I maligni dicono che le CRT altro non sono che delle SBK travestite da prototipi. Difficile dare loro torto, a parte il telaio in traliccio della Ioda e quello in carbonio Inmotec montato su una BQR, le altre moto rispecchiano abbastanza fedelmente nelle soluzioni le controparti derivate dalla serie. Giusto un nuovo vestito – leggi carena – per non essere riconoscibili al primo colpo d’occhio. Che le CRT uscissero sconfitte dal confronto con le MotoGP era scontato - non bastano il doppio dei motori e qualche litro di benzina in più per rivaleggiare coi prototipi – e più di uno era anche convinto che non tenessero nemmeno il passo delle Superbike. La pista di Assen ha dato l’occasione per un primo confronto a distanza.

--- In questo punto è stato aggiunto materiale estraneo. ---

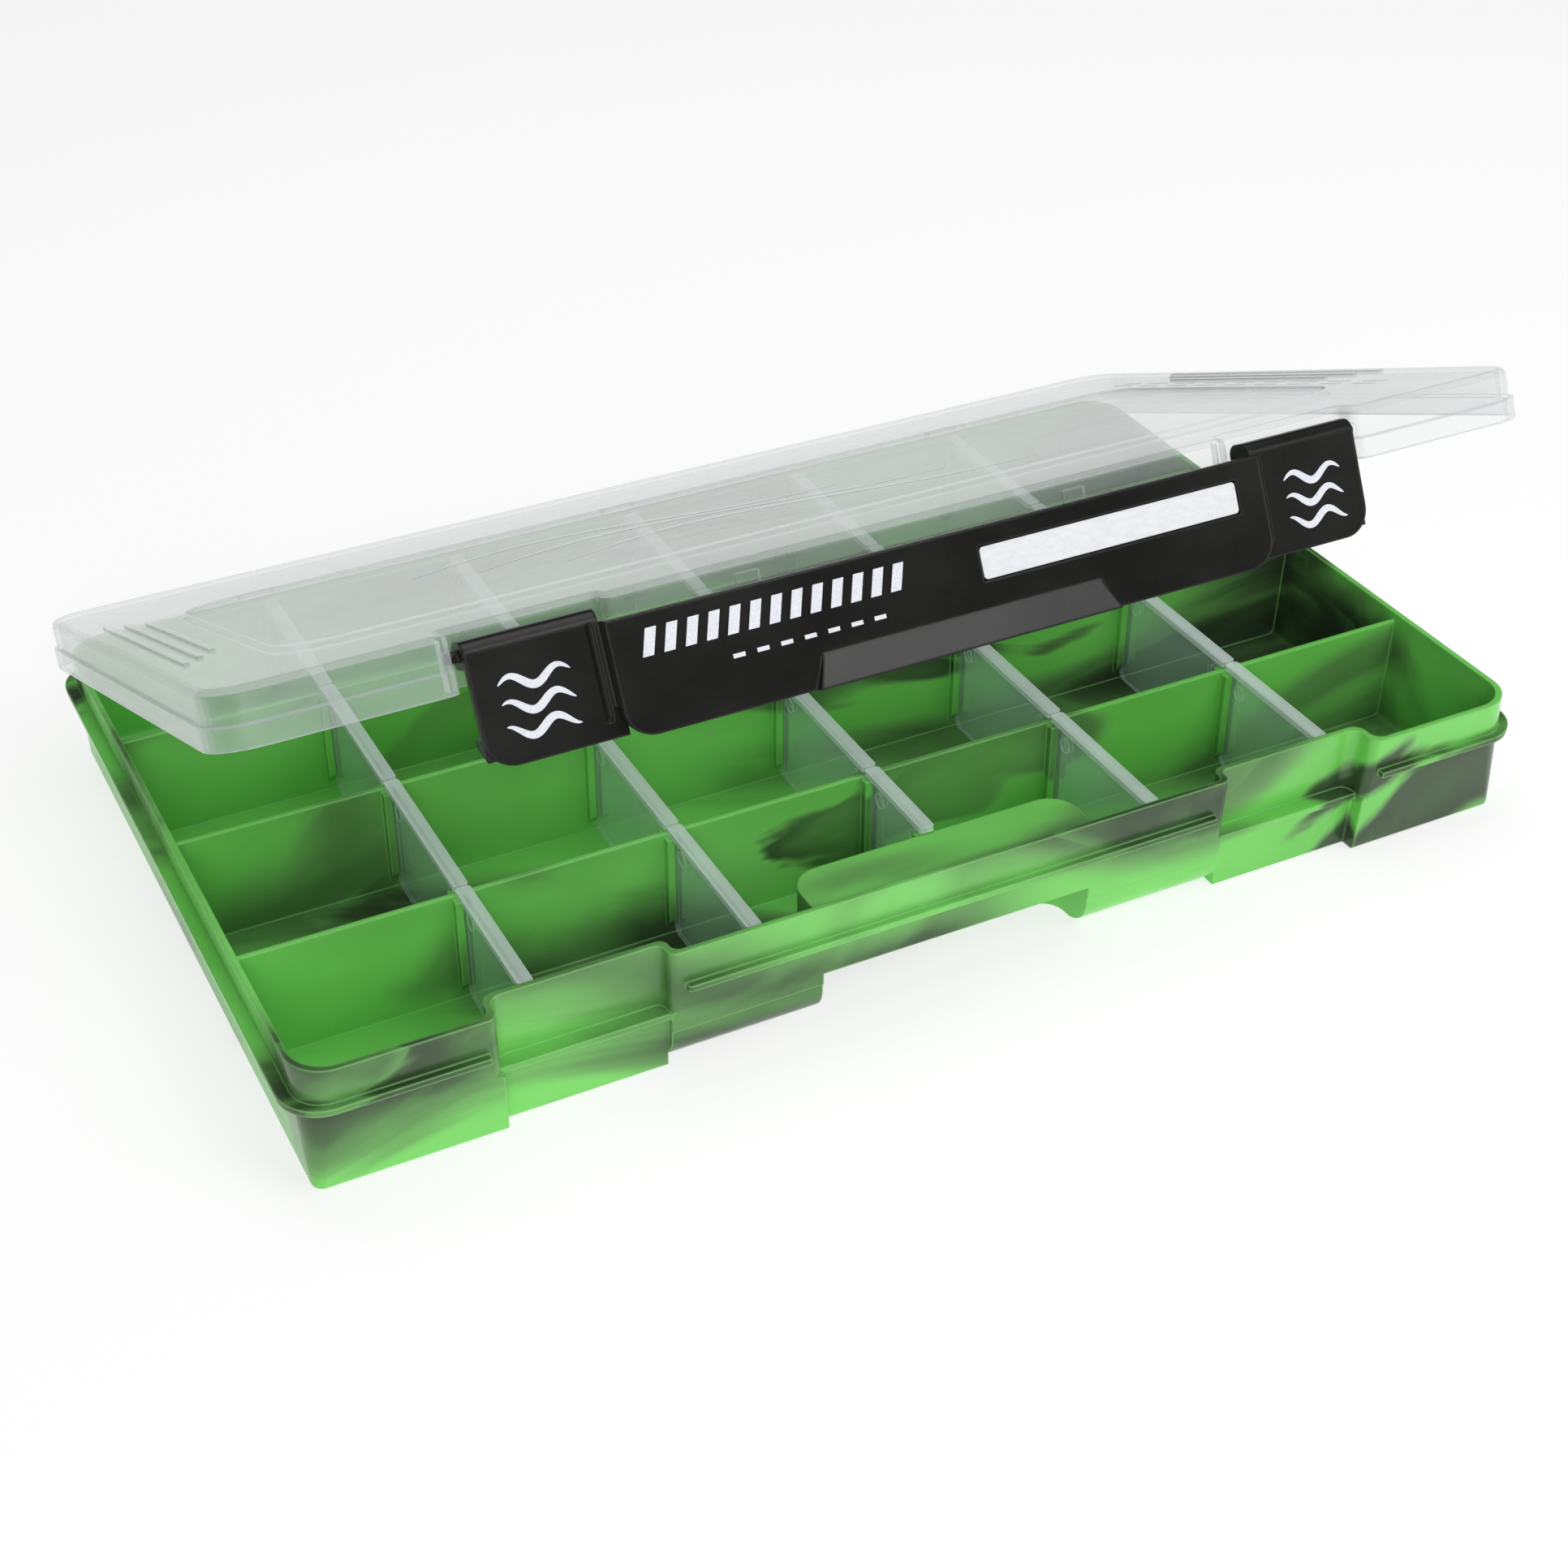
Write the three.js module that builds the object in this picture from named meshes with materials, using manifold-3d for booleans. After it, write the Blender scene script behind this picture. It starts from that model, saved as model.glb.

I dati devono essere presi con le pinze, le derivate di serie hanno corso ad aprile con temperature autunnali mentre il motomondiale a fine giugno ha trovato caldo e sole, ma qualche indicazione comunque la danno. La prima è che le SBK sono effettivamente più veloci delle cugine CRT: 1’35”399 il tempo della pole di Sykes sulla Kawasaki, 1’35”830 quello del 12° posto di De Puniet in qualifica con la Art. Per completezza bisogna però sottolineare come Tom abbia fatto il suo miglior giro con 8° sull’asfalto, mentre sotto le ruote del francese ce ne fossero 29. Anche la velocità massima raggiunta premia il britannico con 294 km/h, mentre Randy si è fermato 286,6.
Certi numeri non devono stupire troppo, la verità è che il regolamento delle derivate si serie è paradossalmente molto più “libero” di quello riservato ai prototipi. Innanzitutto le SBK sono più leggere (parliamo delle 4 cilindri) delle CRT di 2 kg, 165 a 167, ma soprattutto non hanno alcuna limitazione al numero di motori da utilizzare in una stagione. Se nel motomondiale si devono fare 18 gare con 12 motori, in Superbike se ne possono cambiare quanti se ne vogliono e un pilota di punta ne usa in un anno più del triplo di quelli concessi in MotoGP. Se si vuole garantire la necessaria affidabilità bisogna ridurre numero dei giri e prestazioni e si arriva all’assurdo di avere moto che sulla carta dovrebbero essere più performanti e alla resa dei conti sono più lente.
Anche le gomme giocano un ruolo importante, le SBK possono contare su coperture dedicate e continuamente sviluppate da Pirelli, che fornisce anche pneumatici realizzati espressamente per la migliore prestazione in qualifica. Le CRT invece si devono accontentare di quelle progettate per la MotoGP, a Bridgestone non è passato mai per la mente di realizzare gomme per le “sorelle minori”. A parità di temperature lo svantaggio sarebbe stato maggiore, ma in definitiva i semi-prototipi sono riusciti a difendersi, soprattutto perché la maggior parte di loro è ancora in pieno sviluppo, con ampi margini di crescita.
Andare all’attacco delle MotoGP è e sarà però impossibile ed è proprio sotto questo punto di vista che le CRT si prestano a critiche. Non basta avere più moto per allungare lo schieramento di partenza, bisogna avere dei mezzi competitivi e che rispecchino la filosofia del campionato in cui corrono. Se si vuole camuffare una SBK da MotoGP che almeno il risultato sia migliore del punto di partenza. Altrimenti basterà aspettare che Honda di la sua interpretazione di “prototipo di serie” e le CRT le ricorderemo solo come un'altra occasione sprecata.